Şunu üzülerek ve utanarak söylüyorum: Türkiye Cumhuriyeti cezaevlerinde kötü muamele ve işkence kurumsallaşmış durumdadır.

(Mikrofon otomatik cihaz tarafından kapatıldı)

BAŞKAN - Toparlayalım.

RIDVAN TURAN (Devamla) - Açlık grevleri sebebiyle ziyaret ettiğimiz, hayati bakımdan risk taşıyan 4 bin civarında tutsağı deontolojik olarak ve bilimsel olarak, tıp deontolojisi açısından ve tıp bilimi açısından gerekli müdahaleler hâlâ yapılmış durumda değil ve bu hayati riskin giderek boyutlandığını üzülerek ifade etmek istiyorum.
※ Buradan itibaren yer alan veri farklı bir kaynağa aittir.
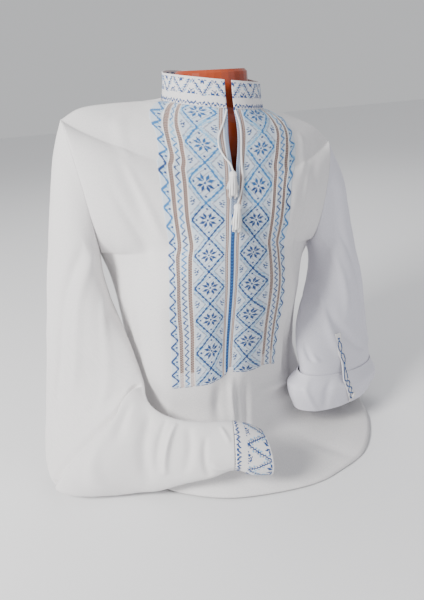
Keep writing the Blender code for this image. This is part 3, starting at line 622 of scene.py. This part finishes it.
def threads_mixed(across, along, darkness):
    """Blue of a thread that changes its shade along its length: darkness 0 is pale, 1 dark."""
    swell = 0.5 * np.sin(along * 61.0 + across * 23.0) + 0.5 * np.sin(along * 27.0 - across * 41.0)
    level = darkness + 0.28 * swell
    return np.where(level > 0.55, DARK, np.where(level > 0.22, MIDDLE, PALE))


def band_chart(across, turn, along):
    """Colours of a band of rhombs.  across is from the band's middle, turn counts rhombs, along is in
    metres."""
    step = turn - np.round(turn)
    reach = np.abs(across) / BAND_HALF + np.abs(step) * 2.0
    odd = (np.round(across / CELL) + np.round(along / CELL)) % 2.0 == 0.0
    third = (np.round(across / CELL) - np.round(along / CELL)) % 3.0 == 0.0
    colours = np.where(odd & third & (reach < 0.80), GREY, 0)
    darkness = 0.24 + 0.62 * fade(turn, 1.6, 5.0)
    outline = np.abs(reach - 1.0) < 0.072
    colours[(reach > 0.80) & (reach < 0.92) & third] = PALE
    colours[(reach > 1.10) & (reach < 1.22) & odd] = PALE
    colours[(np.abs(reach - 1.34) < 0.045)] = GREY
    colours[(np.abs(reach - 1.27) < 0.03) & third] = PALE
    colours[outline] = threads_mixed(across, along, darkness)[outline]
    column = np.round(np.abs(across) / CELL - 0.5).astype(int)
    row = np.round(np.abs(step) * RHOMB_PITCH / CELL - 0.5).astype(int)
    star = chart_read(STAR_QUARTER[::-1], column, row)
    colours[star] = np.where(odd | (turn > 3.0), DARK, MIDDLE)[star]
    colours[(row >= DOT_ALONG) & (row < DOT_ALONG + 2) & (column < 1)] = DARK
    colours[(column >= DOT_ACROSS) & (column < DOT_ACROSS + 2) & (row < 1)] = DARK
    inwards = np.round((BAND_HALF - np.abs(across)) / CELL - 0.2).astype(int)
    beside = np.round((np.abs(step) - 0.5) * -RHOMB_PITCH / CELL).astype(int)
    sign = np.where(step > 0.0, 1, -1)
    leaf = chart_read(LEAF, inwards, beside * sign + 4) & (reach > 1.42)
    colours[leaf] = DARK
    return colours


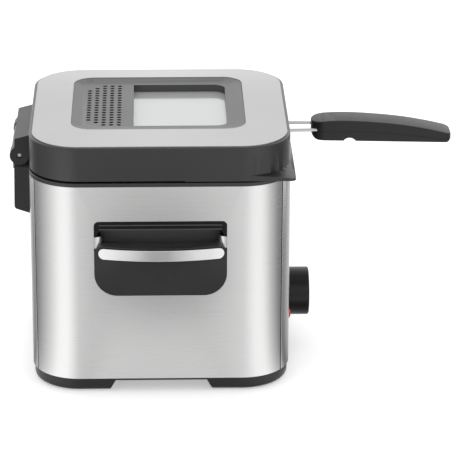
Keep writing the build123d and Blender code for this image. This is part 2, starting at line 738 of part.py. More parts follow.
def parting_half(upper):
    far_z = 230 if upper else 150
    shift = 0.1 if upper else -0.1
    points = [(x, z + shift) for x, z in PARTING]
    x0 = points[0][0]
    x1 = points[-1][0]
    back = Polyline(points[-1], (x1, far_z), (x0, far_z), points[0])
    return along_y(Plane.XZ * make_face(Spline(*points) + back), -30, 30)


def grip_half(upper):
    half = grip_solid() & parting_half(upper)
    for wire in handle_wires():
        half = half - wire
    for x in GRIP_SCREW_X:
        half = half - rod(1.3, (x, 0, 180), (x, 0, parting_z(x) + 4.0))
        half = half - rod(2.8, (x, 0, 180), (x, 0, parting_z(x) - GRIP_SCREW_DEPTH))
    return half


def parting_z(x):
    for (x0, z0), (x1, z1) in zip(PARTING, PARTING[1:]):
        if x0 <= x <= x1:
            return z0 + (x - x0) / (x1 - x0) * (z1 - z0)


def grip_screws():
    head = 1.4
    places = [(x, 0, parting_z(x) - GRIP_SCREW_DEPTH - head) for x in GRIP_SCREW_X]
    return [screw(place, (0, 0, 1), 2.5, head, 1.3, 6.0) for place in places]


# ---- knob and lamp ----------------------------------------------------------------------------
def control_knob():
    knob = rod(KNOB_R, (KNOB_X0, 0, KNOB_Z), (KNOB_X1, 0, KNOB_Z))
    knob = fillet(knob.faces().sort_by(Axis.X)[-1].edges(), 1.6)
    hollow = rod(17.5, (KNOB_X0 - 1, 0, KNOB_Z), (KNOB_X1 - 3, 0, KNOB_Z))
    hub = rod(6.0, (KNOB_X0 + 0.5, 0, KNOB_Z), (KNOB_X1 - 2, 0, KNOB_Z))
    knob = knob - hollow + hub
    knob = knob - rod(SHAFT_R, (KNOB_X0 - 1, 0, KNOB_Z), (KNOB_X1 - 5, 0, KNOB_Z))
    return knob - pointer_slot()


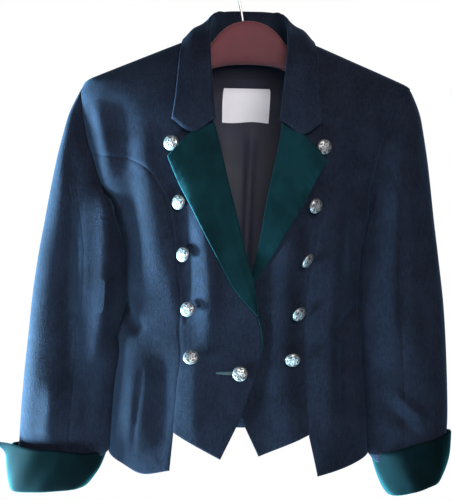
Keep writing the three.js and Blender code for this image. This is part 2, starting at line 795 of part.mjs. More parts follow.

AKP'yse önümüzdeki beş yılda 193 cezaevi açmak suretiyle, sözüm ona cezaevlerinin içerisinde olduğu sorunu yok edecek, bu meseleyi çözümleyecek.

Değerli arkadaşlar, ne kadar çok cezaevi açarsanız o kadar çok tutsağı içine doldurursunuz, böyle bir zihniyetle, Terörle Mücadele Kanunu denen ucube, temel hak ve özgürlüklerle, uluslararası anlaşmalarla uzaktan yakından alakası olmayan bu ucube ortadan kaldırılmadan, Ceza Kanunu insanî esaslar temelinde yeniden yapılandırılmadan, hele OHAL kanun hükmündeki kararnamelerinin âdeta bir yasaymış gibi sürgit devam ettiği koşullarda cezaevlerini boşaltmak mümkün değildir.

Bu söylediklerimde abartı yok, çok daha fazlası var. Ben bunların canlı tanığıyım, çok merak eden varsa abartı olduğuna ilişkin, kuliste de görüşebiliriz. Türkiye cezaevlerinde -tekrar üzülerek ifade ediyorum- kötü muamele ve işkence almış başını gidiyor.